__Stated problem__.
Pull each line holding the word "this" from the data.

__Records__.
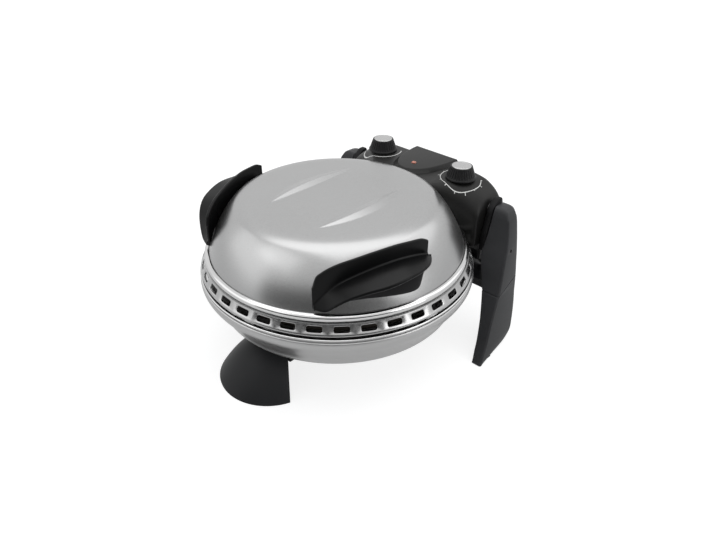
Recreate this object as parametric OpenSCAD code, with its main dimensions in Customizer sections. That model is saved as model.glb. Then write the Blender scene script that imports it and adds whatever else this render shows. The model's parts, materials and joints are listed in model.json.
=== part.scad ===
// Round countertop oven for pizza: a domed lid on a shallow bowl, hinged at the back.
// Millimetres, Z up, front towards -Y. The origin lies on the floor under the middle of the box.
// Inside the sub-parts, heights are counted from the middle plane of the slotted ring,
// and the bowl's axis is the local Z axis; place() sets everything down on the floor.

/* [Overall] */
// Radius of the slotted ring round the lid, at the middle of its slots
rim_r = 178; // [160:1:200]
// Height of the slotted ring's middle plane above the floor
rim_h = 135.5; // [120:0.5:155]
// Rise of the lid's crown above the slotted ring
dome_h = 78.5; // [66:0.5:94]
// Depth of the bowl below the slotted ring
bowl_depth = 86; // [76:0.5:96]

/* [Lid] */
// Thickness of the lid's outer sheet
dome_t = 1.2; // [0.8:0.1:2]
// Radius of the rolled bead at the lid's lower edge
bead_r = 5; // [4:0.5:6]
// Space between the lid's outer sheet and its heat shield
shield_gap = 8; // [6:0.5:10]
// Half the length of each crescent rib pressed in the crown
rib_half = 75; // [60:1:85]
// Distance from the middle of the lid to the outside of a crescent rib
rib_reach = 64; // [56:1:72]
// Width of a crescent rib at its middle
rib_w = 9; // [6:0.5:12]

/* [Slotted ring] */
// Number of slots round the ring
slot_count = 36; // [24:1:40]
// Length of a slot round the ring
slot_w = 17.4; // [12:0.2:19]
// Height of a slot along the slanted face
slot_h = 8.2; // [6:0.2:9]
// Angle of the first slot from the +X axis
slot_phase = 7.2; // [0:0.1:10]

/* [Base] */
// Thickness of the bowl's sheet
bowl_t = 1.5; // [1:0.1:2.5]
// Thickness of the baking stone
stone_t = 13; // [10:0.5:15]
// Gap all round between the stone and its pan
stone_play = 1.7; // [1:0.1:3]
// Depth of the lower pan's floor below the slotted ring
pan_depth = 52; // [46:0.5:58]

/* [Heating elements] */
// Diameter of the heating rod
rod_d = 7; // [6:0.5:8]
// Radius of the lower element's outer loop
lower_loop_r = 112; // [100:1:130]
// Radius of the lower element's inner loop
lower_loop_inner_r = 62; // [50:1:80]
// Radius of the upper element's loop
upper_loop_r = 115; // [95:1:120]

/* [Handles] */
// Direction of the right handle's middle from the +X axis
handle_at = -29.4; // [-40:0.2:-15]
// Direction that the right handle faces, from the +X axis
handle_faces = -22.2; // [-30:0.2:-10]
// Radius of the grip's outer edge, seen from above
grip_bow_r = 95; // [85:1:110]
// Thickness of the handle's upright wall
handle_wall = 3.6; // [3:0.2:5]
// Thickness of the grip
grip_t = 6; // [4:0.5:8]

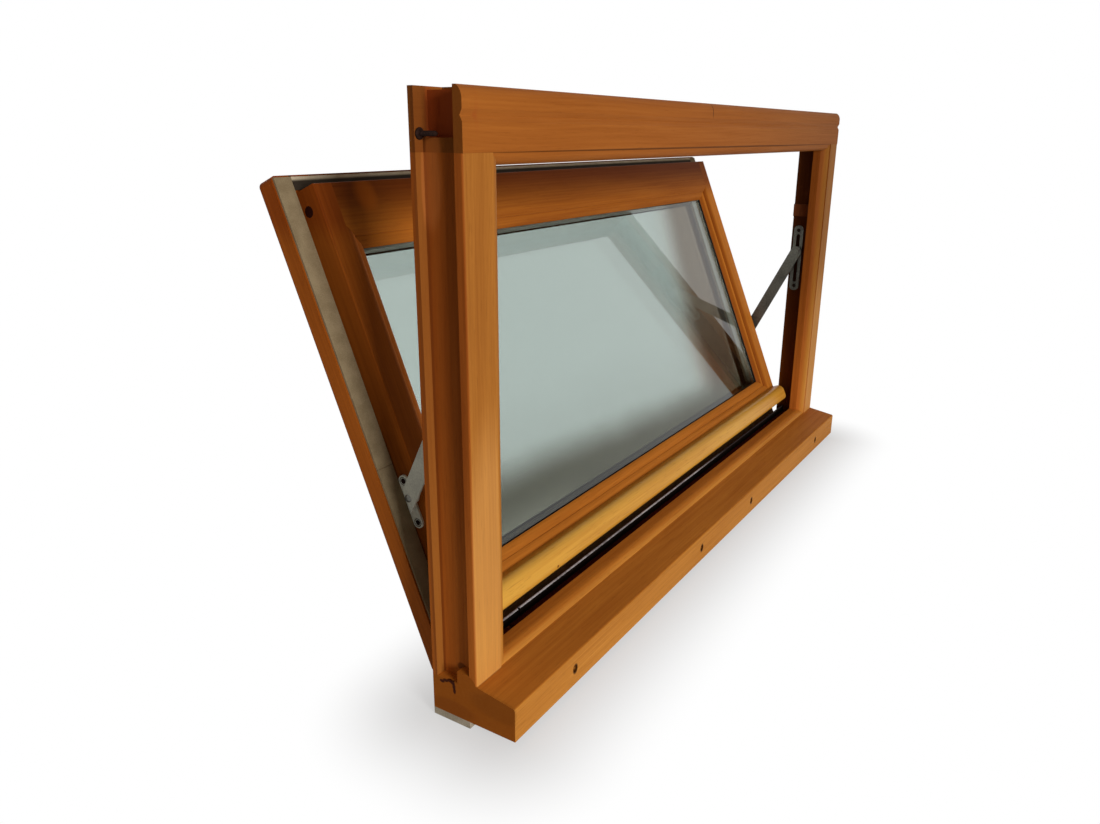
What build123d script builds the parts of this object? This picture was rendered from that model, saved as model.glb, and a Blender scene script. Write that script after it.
==
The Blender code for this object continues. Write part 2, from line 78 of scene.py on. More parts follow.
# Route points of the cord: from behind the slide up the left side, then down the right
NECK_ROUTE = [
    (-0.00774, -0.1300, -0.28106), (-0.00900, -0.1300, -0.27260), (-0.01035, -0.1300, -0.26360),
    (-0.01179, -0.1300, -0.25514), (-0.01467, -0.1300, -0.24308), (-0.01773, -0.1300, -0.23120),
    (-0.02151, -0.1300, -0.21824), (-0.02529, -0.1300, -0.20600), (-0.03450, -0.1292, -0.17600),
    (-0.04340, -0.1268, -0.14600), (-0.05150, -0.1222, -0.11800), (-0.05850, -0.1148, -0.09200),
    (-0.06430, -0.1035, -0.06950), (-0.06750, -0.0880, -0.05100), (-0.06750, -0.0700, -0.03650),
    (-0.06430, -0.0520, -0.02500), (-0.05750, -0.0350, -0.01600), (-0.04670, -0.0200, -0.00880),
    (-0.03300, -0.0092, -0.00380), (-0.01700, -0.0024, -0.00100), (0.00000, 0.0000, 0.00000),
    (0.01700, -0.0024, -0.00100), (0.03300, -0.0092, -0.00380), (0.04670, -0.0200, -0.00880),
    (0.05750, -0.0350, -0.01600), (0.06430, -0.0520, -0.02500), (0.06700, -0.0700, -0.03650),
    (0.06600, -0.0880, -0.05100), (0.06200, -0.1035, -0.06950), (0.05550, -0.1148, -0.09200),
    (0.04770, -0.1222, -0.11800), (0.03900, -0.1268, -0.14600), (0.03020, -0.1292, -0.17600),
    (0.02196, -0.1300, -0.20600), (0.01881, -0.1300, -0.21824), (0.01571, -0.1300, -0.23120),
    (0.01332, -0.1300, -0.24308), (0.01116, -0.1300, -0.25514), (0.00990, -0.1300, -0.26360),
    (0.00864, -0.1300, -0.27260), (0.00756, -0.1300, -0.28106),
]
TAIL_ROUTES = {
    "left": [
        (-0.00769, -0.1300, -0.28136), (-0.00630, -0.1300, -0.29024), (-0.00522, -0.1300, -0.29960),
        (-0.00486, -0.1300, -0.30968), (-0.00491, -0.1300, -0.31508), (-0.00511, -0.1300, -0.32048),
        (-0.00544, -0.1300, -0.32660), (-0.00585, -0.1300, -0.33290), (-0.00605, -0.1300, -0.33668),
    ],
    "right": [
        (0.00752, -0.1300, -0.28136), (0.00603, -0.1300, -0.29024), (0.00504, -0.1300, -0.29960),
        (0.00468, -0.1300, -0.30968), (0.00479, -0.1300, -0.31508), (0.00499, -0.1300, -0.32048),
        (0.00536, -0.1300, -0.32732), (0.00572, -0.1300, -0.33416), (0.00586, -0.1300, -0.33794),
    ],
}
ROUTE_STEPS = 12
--
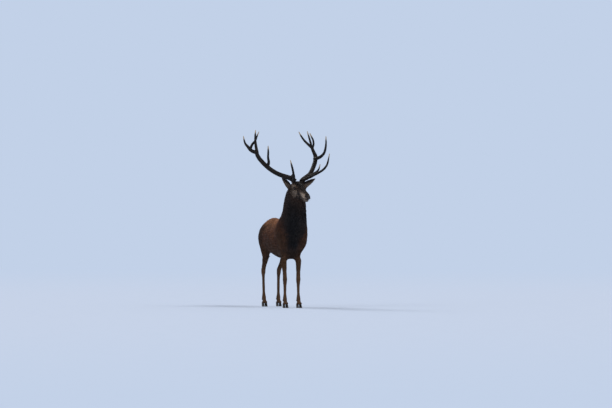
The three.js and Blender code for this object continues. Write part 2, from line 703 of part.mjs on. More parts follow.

__Exercise answer__.
Recreate this object as parametric OpenSCAD code, with its main dimensions in Customizer sections. That model is saved as model.glb. Then write the Blender scene script that imports it and adds whatever else this render shows. The model's parts, materials and joints are listed in model.json.
What build123d script builds the parts of this object? This picture was rendered from that model, saved as model.glb, and a Blender scene script. Write that script after it.
The Blender code for this object continues. Write part 2, from line 78 of scene.py on. More parts follow.
The three.js and Blender code for this object continues. Write part 2, from line 703 of part.mjs on. More parts follow.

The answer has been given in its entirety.